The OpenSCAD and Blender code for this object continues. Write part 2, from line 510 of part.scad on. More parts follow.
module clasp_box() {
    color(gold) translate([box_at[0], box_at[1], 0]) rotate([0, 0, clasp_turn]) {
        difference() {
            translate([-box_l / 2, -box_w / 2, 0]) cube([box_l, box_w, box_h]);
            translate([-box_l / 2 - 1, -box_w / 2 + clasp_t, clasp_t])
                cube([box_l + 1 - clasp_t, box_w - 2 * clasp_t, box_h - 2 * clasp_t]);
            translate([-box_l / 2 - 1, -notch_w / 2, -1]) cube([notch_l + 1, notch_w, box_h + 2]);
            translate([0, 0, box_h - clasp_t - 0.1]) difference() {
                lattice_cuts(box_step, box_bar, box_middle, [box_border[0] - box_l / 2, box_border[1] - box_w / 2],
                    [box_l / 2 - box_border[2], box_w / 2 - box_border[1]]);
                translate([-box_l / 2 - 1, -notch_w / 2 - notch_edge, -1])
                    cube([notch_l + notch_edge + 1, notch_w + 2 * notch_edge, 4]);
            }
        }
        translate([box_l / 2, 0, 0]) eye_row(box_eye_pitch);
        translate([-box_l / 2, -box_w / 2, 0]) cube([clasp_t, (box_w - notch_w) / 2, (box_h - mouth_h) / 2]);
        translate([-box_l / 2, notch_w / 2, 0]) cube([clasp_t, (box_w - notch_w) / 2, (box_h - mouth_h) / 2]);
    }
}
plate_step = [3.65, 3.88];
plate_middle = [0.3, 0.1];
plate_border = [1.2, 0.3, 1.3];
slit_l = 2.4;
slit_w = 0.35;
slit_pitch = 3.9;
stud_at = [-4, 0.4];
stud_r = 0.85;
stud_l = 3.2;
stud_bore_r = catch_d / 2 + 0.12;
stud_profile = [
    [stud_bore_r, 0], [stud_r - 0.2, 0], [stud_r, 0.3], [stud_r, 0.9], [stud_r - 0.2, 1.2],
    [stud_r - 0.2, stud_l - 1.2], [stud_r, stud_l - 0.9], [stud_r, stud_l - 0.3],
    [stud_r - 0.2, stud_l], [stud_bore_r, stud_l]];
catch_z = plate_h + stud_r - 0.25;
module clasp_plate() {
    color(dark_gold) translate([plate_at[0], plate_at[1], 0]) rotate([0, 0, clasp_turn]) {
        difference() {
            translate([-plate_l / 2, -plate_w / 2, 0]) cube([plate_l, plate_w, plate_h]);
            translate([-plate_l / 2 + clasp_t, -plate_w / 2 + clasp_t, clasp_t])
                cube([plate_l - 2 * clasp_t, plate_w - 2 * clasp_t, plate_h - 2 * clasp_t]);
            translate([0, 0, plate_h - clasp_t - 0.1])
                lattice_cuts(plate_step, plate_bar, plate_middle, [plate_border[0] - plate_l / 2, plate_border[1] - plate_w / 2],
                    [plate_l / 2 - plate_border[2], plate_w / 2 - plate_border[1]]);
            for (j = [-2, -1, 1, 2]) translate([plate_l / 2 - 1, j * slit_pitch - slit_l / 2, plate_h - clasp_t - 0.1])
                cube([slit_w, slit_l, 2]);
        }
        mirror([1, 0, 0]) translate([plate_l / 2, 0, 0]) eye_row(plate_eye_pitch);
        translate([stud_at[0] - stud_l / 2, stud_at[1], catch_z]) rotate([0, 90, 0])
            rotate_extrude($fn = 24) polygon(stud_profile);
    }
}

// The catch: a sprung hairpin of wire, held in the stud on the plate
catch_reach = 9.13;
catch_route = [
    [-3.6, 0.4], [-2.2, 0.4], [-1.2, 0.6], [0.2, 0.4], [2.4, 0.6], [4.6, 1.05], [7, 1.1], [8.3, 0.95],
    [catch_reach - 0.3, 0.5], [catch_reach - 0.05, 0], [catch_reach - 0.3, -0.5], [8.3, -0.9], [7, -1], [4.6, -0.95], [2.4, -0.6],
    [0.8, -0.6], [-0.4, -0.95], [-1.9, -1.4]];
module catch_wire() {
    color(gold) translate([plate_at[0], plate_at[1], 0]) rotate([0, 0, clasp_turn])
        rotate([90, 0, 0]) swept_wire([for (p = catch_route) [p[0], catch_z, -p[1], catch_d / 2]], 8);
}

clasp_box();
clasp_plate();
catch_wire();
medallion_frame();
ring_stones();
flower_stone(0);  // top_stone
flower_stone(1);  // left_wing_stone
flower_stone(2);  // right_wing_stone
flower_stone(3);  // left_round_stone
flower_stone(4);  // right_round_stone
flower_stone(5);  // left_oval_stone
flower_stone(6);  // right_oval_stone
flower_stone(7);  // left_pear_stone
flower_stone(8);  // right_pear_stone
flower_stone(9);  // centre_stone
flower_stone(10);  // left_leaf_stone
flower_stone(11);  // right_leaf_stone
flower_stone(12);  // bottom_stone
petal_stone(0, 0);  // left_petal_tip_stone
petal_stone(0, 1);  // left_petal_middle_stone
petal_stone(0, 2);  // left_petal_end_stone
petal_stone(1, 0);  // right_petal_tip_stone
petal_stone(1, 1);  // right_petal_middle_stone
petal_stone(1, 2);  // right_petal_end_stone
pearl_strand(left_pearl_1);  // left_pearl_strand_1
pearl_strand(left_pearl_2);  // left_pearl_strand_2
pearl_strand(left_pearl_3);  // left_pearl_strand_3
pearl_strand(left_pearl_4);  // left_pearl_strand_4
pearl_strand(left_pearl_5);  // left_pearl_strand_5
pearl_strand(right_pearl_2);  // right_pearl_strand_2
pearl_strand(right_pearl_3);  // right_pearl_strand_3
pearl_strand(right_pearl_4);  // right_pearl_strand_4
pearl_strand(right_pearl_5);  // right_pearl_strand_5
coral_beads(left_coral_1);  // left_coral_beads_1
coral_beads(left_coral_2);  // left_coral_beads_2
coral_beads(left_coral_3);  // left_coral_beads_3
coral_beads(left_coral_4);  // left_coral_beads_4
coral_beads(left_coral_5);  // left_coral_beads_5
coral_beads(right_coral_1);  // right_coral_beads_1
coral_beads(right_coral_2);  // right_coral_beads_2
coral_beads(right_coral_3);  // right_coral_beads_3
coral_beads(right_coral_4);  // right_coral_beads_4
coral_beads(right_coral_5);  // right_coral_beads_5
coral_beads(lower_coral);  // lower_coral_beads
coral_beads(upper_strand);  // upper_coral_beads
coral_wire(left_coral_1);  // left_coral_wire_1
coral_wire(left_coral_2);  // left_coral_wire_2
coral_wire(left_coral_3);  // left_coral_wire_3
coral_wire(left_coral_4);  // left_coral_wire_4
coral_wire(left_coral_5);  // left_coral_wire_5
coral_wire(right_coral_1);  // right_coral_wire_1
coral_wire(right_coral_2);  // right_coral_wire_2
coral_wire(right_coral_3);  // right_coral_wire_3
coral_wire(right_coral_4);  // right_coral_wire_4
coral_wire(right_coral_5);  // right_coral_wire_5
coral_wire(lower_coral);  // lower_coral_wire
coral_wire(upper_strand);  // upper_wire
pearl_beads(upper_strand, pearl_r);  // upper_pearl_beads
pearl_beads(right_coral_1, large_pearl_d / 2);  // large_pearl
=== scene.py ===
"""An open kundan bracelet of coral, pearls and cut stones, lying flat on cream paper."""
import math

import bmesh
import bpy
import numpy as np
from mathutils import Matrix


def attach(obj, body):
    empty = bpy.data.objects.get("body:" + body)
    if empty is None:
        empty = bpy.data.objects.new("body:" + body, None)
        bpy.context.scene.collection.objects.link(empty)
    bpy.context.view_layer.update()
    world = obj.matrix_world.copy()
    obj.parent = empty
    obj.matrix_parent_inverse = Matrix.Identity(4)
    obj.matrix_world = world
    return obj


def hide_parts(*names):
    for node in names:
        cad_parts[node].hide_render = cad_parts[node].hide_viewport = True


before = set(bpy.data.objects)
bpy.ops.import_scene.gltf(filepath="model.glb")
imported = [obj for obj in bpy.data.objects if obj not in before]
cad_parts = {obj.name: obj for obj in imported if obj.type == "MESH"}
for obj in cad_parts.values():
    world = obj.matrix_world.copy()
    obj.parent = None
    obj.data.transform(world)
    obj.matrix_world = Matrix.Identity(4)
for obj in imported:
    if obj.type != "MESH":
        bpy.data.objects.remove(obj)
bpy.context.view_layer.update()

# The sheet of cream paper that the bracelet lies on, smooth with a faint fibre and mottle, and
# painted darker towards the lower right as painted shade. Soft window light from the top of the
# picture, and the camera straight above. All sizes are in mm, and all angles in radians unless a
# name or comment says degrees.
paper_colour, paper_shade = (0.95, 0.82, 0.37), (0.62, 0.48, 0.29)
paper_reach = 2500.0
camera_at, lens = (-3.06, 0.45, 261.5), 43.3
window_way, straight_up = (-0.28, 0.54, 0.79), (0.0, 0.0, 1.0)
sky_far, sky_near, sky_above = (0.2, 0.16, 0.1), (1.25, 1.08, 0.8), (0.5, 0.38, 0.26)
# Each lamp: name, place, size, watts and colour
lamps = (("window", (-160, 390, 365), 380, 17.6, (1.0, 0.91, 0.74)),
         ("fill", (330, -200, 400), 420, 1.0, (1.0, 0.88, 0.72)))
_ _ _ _
Your goal
Read through the lines above and collect those that contain the string "type".

Task output
cad_parts = {obj.name: obj for obj in imported if obj.type == "MESH"}
    if obj.type != "MESH":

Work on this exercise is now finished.